Видения Дыбаля были прерванными толчком — танк протиснулся через плёнку защитного поля и оно толкнуло его, будто выстрелила из катапульты. Танк отлетел на десяток метров и ударился о грунт. Системы маскировки, связь и оружие заработали. Это случилось вовремя, потому, что сверы открыли огонь из своих средств поражения, расположенных внутри поля. Пришёл в сознание и Лемье. Несмотря на травмы, усталость, обречённость, он взвинтил обороты двигателя до предела и на бешеной скорости начал носиться по позициям сверов. Он, то мчался вокруг башен, избегая мин, ловушек, добавляя к автоматическому ведению огня, хаотичные выстрелы и пуски ракет, то двигался зигзагами, поднимая ураганы пыли. Француз крушил всё, что попадалось по пути: купола излучателей, антенны, вентшахты, транспортные и инженерные машины, роботов и боевую технику, грунтовую и летательную, ёмкости горючего, антиматерии и компенсационного вещества. Уничтожив дюжину роботов и танкеток, влепив под башню выехавшему навстречу сверскому танку бронебойный плутониевый снаряд, Лемье остановил танк, чтобы перевести дух.

Дыбаль и Айдем медленно приходили в себя. Им пришлось выпить содержимое ампул с обезболивающим, у обоих полопались капилляры в глазах, а синий цвет кожи, следы рвоты, делали их лица поистине страшными. Раненые не подавали признаков жизни. Перегнувшись пополам при ударе, они лежали в неестественных позах. Полоски индикаторов пульса светились белым, вместо зёленого, сигнализируя, что они находятся в бессознательном состоянии, а жизненные функции почти угасли.
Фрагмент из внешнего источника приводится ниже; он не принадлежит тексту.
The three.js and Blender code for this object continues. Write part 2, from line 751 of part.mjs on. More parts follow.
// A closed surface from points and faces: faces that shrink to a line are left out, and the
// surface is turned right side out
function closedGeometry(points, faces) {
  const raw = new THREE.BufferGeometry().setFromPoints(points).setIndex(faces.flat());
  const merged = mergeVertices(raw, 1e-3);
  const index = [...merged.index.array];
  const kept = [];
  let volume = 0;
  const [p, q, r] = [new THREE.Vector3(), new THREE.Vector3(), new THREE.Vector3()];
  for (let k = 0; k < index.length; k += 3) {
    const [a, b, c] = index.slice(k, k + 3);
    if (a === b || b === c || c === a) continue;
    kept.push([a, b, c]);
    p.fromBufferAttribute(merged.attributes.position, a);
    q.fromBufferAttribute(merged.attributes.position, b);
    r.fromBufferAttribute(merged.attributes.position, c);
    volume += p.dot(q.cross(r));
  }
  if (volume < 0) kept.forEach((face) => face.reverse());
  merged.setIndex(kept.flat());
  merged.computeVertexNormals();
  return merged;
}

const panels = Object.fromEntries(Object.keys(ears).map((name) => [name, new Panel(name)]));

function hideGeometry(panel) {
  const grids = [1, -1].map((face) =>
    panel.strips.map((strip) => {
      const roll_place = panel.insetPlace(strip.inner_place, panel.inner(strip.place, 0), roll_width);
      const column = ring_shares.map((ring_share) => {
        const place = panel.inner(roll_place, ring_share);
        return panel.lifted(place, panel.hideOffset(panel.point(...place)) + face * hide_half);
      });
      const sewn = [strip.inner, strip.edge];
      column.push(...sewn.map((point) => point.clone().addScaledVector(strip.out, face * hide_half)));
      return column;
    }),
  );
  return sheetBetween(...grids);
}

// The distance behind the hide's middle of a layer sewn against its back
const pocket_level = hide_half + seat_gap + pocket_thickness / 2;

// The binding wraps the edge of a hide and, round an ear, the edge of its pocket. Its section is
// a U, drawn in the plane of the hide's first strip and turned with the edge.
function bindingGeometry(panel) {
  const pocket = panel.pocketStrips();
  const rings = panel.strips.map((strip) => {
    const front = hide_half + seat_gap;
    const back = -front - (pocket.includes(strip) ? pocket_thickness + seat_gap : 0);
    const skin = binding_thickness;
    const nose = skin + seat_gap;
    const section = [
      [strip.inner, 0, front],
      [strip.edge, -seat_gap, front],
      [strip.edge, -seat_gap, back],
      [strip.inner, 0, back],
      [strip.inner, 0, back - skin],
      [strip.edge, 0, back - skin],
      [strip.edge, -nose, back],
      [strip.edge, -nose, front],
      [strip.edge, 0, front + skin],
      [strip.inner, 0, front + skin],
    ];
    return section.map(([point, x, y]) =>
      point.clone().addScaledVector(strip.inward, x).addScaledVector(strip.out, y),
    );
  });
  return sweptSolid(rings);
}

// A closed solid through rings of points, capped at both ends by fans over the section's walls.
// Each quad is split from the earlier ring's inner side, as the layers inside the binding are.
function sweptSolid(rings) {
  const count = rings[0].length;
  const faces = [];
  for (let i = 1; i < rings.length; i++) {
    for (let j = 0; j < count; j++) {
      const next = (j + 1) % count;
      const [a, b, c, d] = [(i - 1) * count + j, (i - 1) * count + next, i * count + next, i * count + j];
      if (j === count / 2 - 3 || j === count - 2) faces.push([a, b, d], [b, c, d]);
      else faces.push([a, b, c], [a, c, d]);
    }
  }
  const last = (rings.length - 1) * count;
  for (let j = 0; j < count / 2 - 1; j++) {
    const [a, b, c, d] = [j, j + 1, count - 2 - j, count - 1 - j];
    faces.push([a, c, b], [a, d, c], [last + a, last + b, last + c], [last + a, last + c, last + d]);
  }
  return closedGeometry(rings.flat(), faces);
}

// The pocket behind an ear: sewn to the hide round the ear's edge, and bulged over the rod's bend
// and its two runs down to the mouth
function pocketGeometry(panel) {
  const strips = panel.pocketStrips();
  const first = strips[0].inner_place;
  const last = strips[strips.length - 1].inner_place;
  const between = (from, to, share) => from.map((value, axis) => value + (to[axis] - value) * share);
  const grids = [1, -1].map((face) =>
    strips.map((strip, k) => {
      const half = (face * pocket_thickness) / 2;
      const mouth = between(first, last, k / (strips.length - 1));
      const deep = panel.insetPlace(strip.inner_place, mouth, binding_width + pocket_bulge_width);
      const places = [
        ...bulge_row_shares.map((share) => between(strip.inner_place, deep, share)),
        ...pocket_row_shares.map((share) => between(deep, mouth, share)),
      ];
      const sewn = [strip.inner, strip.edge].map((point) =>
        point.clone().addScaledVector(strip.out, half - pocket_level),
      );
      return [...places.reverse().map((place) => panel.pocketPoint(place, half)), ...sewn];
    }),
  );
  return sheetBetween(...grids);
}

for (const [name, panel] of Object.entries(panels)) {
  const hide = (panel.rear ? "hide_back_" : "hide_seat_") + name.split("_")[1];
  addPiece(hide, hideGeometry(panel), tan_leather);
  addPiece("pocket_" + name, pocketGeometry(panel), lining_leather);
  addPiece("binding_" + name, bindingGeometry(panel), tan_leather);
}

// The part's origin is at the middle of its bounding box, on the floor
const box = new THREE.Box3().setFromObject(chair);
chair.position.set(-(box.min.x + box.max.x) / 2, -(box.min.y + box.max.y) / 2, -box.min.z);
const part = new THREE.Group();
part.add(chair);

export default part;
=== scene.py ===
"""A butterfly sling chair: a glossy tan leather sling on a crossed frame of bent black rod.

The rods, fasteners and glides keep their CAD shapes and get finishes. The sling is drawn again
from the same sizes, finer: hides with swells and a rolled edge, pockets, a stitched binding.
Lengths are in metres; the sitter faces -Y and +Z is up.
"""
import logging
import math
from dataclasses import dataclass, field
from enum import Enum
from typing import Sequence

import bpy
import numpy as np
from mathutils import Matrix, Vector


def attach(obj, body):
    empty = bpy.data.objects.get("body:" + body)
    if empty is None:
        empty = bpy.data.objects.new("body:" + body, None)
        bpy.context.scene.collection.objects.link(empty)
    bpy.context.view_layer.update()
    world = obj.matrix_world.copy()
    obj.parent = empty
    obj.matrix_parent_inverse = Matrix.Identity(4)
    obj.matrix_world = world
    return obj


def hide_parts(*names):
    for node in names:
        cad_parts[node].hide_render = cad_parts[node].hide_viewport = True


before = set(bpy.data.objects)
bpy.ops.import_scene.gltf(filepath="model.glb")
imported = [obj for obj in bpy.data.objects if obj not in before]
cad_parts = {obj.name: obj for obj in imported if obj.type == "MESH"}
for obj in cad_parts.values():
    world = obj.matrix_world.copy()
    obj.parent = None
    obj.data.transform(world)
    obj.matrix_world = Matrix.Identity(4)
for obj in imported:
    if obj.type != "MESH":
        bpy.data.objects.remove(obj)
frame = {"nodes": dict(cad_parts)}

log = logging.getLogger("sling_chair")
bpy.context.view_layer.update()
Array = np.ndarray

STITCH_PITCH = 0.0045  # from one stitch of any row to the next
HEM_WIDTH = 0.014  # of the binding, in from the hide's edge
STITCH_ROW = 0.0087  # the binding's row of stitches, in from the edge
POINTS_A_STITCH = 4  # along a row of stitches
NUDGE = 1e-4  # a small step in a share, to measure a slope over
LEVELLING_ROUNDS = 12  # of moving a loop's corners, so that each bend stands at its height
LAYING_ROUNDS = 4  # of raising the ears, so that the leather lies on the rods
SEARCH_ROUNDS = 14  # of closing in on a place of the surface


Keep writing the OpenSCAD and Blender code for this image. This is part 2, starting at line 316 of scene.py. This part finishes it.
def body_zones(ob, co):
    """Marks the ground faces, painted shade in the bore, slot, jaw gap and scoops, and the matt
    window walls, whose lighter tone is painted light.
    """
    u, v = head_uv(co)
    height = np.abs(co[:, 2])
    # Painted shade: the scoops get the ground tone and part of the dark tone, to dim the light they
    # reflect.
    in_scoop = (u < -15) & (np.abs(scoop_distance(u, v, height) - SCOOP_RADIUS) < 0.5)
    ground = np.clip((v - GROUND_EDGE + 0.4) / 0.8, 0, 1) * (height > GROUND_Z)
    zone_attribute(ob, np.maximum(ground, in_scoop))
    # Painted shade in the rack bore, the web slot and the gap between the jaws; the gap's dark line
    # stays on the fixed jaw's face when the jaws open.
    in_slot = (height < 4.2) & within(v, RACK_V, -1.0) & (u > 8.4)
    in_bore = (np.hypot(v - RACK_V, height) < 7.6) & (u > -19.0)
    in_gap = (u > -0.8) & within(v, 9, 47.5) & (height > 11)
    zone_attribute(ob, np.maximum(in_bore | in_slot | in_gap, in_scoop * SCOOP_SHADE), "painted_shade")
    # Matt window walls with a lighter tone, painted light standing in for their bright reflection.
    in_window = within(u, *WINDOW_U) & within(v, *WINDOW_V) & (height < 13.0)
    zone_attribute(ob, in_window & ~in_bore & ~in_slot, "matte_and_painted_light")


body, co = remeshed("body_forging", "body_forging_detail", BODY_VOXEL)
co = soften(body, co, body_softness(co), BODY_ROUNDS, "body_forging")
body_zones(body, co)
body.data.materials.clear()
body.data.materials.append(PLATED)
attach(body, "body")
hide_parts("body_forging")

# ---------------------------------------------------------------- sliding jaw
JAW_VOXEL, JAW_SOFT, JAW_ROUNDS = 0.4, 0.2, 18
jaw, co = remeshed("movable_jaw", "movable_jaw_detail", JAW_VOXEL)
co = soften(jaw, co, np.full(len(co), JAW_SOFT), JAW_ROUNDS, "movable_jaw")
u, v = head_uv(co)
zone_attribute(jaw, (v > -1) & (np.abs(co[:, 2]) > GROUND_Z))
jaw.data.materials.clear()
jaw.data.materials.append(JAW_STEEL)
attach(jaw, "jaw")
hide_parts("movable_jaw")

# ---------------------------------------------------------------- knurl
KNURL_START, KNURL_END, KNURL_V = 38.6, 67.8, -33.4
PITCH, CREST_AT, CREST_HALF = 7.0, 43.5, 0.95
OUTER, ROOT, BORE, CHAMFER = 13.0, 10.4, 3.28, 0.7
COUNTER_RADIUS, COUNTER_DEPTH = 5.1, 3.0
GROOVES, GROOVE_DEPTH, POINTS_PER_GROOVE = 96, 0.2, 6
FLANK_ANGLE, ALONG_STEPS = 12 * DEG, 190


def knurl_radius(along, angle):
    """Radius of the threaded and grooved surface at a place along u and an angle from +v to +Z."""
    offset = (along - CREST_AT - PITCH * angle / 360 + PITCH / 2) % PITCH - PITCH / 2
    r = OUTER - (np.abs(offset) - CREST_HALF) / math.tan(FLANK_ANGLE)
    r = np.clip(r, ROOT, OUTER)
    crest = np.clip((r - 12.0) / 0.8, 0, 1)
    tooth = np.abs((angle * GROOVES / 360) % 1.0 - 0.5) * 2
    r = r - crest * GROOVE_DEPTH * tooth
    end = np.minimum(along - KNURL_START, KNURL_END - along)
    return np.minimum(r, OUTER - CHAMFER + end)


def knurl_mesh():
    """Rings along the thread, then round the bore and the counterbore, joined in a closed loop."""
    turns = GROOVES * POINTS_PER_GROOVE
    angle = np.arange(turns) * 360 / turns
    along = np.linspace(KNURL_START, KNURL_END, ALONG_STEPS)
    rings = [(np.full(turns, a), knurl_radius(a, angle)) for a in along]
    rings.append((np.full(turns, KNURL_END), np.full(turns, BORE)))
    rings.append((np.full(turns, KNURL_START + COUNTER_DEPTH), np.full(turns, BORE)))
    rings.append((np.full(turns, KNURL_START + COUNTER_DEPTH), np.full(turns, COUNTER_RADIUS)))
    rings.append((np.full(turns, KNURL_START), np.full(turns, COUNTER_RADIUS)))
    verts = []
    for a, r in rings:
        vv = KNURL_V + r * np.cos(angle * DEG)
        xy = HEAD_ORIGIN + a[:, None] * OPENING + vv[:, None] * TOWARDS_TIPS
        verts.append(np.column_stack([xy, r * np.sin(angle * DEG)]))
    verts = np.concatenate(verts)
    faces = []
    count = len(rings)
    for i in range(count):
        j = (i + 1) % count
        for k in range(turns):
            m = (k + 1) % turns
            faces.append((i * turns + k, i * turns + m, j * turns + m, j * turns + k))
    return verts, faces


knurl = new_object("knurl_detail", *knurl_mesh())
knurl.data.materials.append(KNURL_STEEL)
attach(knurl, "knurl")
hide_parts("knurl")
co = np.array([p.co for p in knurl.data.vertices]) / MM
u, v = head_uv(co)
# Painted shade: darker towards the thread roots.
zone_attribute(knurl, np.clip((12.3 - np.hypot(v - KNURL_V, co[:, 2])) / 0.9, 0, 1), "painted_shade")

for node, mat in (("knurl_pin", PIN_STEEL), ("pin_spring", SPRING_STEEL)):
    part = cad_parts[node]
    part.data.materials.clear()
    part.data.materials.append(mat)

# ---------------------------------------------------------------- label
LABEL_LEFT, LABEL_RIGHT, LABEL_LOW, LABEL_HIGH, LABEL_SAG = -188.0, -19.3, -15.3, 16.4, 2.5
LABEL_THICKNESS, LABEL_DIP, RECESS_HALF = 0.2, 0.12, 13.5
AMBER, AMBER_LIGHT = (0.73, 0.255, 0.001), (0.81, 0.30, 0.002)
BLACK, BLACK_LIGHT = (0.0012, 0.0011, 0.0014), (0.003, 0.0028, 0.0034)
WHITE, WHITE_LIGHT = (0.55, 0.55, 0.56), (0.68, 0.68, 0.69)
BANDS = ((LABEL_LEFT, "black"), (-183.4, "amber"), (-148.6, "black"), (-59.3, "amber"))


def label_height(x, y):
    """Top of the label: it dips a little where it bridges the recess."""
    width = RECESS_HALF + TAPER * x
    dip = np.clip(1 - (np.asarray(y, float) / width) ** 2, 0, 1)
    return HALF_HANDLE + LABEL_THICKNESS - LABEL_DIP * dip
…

Сверы нервничали, никак не ожидая реанимации подбитого двое суток назад одинокого штурмового танка. Тем более они не ожидали, что танк оживёт вторично после преодоления защитного поля. Они отреагировали с запозданием, не характерным для автоматических систем, огонь обороны был суматошным. Штурмовые истребители бросали водородные заряды куда попало, штралеры били так, что попадали по своим, а роботы остановились — то ли танк не входил в их компетенцию, то ли были исчерпаны боезапасы. Это говорило о том, что системы управления повреждены, и сражением руководят живые существа.

Внешней связи не было, да она ничего и не могла дать внутри защитного поля. «Кон Дрерх» и другие корабли не могли поддержать их огнём. Вряд-ли кто-нибудь смогли повторить приём преодоления поля в полумёртвом состоянии, на не работающей технике.

— Что дальше? — спросил Лемье, — у меня скафандр показывает падение температуры тела и давления крови. Клонит в сон и кружится голова. Похоже, разрыв органов и внутреннее кровоизлияние. Без врачебной помощи у меня осталось минут тридцать, из них десять минут в сознании. Советую взять управление танком или включить автопилот. Господа…

Заметив, что на дисплее появилось сообщение о восстановлении работоспособности систем, добавил:

— Как при Ватерлоо, гвардия умирает, но не сдаётся, — он покрутил джойстик управления и двинул танк вперёд.

На предельной скорости он снова начал носиться по позициям:

— Эх, моя Иветта, погуляем, попьём вина, если будет в старом парке ночью тишина! Над Орлеаном чудная погодка… лодка… кокотка…

— Куда ты! Мать твою! — орал в шлемофон Дыбаль.